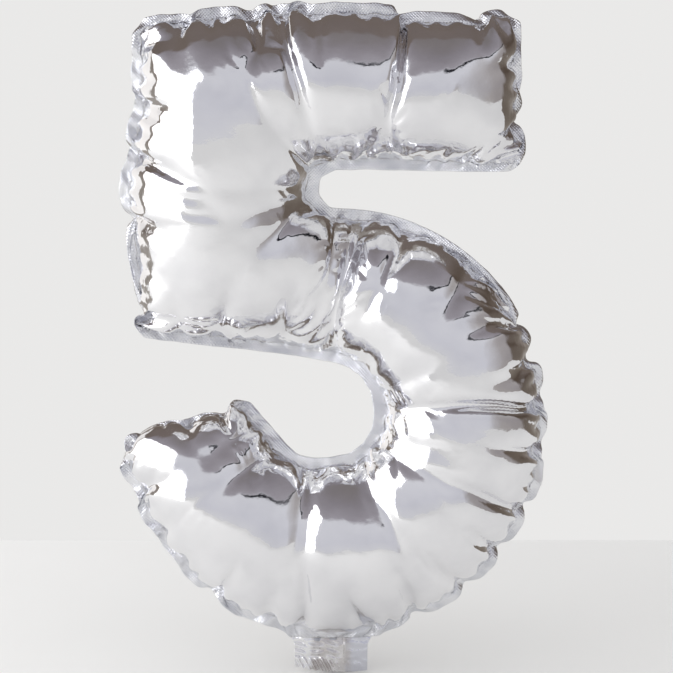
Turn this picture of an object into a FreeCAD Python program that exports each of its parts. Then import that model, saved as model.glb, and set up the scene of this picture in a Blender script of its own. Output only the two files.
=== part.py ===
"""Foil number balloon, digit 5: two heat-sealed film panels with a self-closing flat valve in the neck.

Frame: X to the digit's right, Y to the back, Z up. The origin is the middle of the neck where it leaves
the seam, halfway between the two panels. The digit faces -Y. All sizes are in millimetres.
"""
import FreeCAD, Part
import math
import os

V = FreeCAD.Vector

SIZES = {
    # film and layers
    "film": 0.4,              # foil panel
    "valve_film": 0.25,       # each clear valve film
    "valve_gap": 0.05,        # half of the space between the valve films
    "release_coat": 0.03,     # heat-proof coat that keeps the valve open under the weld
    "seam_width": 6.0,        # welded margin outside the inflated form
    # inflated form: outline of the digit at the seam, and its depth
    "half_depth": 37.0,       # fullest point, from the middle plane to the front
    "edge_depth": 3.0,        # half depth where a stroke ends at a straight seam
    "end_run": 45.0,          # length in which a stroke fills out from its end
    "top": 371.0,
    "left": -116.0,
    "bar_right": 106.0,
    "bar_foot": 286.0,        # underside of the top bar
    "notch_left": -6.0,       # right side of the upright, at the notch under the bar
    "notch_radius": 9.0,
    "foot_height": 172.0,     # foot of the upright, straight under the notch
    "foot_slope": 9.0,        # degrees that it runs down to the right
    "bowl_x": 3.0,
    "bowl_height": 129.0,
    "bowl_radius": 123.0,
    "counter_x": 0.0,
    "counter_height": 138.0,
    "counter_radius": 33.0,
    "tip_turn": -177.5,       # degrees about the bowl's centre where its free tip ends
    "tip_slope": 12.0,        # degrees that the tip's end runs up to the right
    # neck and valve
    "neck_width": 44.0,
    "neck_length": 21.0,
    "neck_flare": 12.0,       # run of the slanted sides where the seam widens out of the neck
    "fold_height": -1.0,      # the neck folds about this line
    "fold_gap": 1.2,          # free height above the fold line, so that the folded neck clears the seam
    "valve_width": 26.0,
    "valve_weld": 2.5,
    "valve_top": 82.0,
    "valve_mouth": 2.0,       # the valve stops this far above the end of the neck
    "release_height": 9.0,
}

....

Written instruction: Repeat the data precisely, line by line.

Result of this exercise:
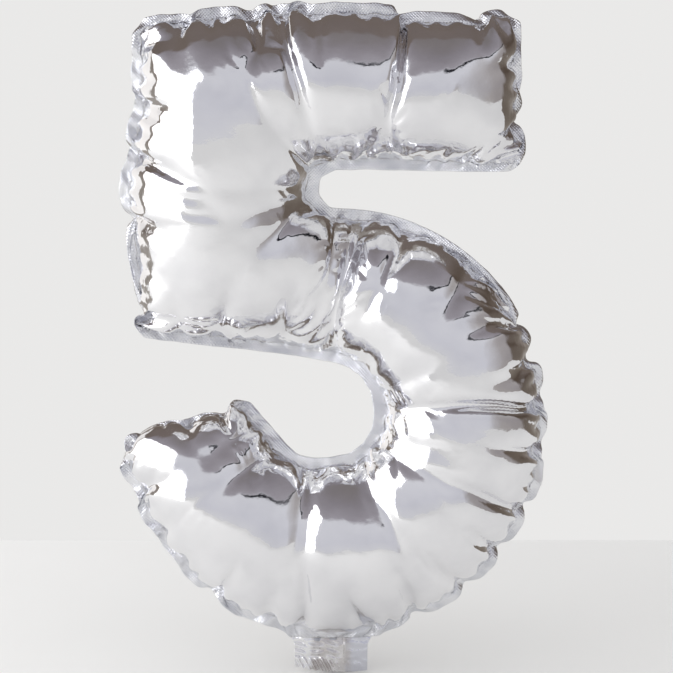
Turn this picture of an object into a FreeCAD Python program that exports each of its parts. Then import that model, saved as model.glb, and set up the scene of this picture in a Blender script of its own. Output only the two files.
=== part.py ===
"""Foil number balloon, digit 5: two heat-sealed film panels with a self-closing flat valve in the neck.

Frame: X to the digit's right, Y to the back, Z up. The origin is the middle of the neck where it leaves
the seam, halfway between the two panels. The digit faces -Y. All sizes are in millimetres.
"""
import FreeCAD, Part
import math
import os

V = FreeCAD.Vector

SIZES = {
    # film and layers
    "film": 0.4,              # foil panel
    "valve_film": 0.25,       # each clear valve film
    "valve_gap": 0.05,        # half of the space between the valve films
    "release_coat": 0.03,     # heat-proof coat that keeps the valve open under the weld
    "seam_width": 6.0,        # welded margin outside the inflated form
    # inflated form: outline of the digit at the seam, and its depth
    "half_depth": 37.0,       # fullest point, from the middle plane to the front
    "edge_depth": 3.0,        # half depth where a stroke ends at a straight seam
    "end_run": 45.0,          # length in which a stroke fills out from its end
    "top": 371.0,
    "left": -116.0,
    "bar_right": 106.0,
    "bar_foot": 286.0,        # underside of the top bar
    "notch_left": -6.0,       # right side of the upright, at the notch under the bar
    "notch_radius": 9.0,
    "foot_height": 172.0,     # foot of the upright, straight under the notch
    "foot_slope": 9.0,        # degrees that it runs down to the right
    "bowl_x": 3.0,
    "bowl_height": 129.0,
    "bowl_radius": 123.0,
    "counter_x": 0.0,
    "counter_height": 138.0,
    "counter_radius": 33.0,
    "tip_turn": -177.5,       # degrees about the bowl's centre where its free tip ends
    "tip_slope": 12.0,        # degrees that the tip's end runs up to the right
    # neck and valve
    "neck_width": 44.0,
    "neck_length": 21.0,
    "neck_flare": 12.0,       # run of the slanted sides where the seam widens out of the neck
    "fold_height": -1.0,      # the neck folds about this line
    "fold_gap": 1.2,          # free height above the fold line, so that the folded neck clears the seam
    "valve_width": 26.0,
    "valve_weld": 2.5,
    "valve_top": 82.0,
    "valve_mouth": 2.0,       # the valve stops this far above the end of the neck
    "release_height": 9.0,
}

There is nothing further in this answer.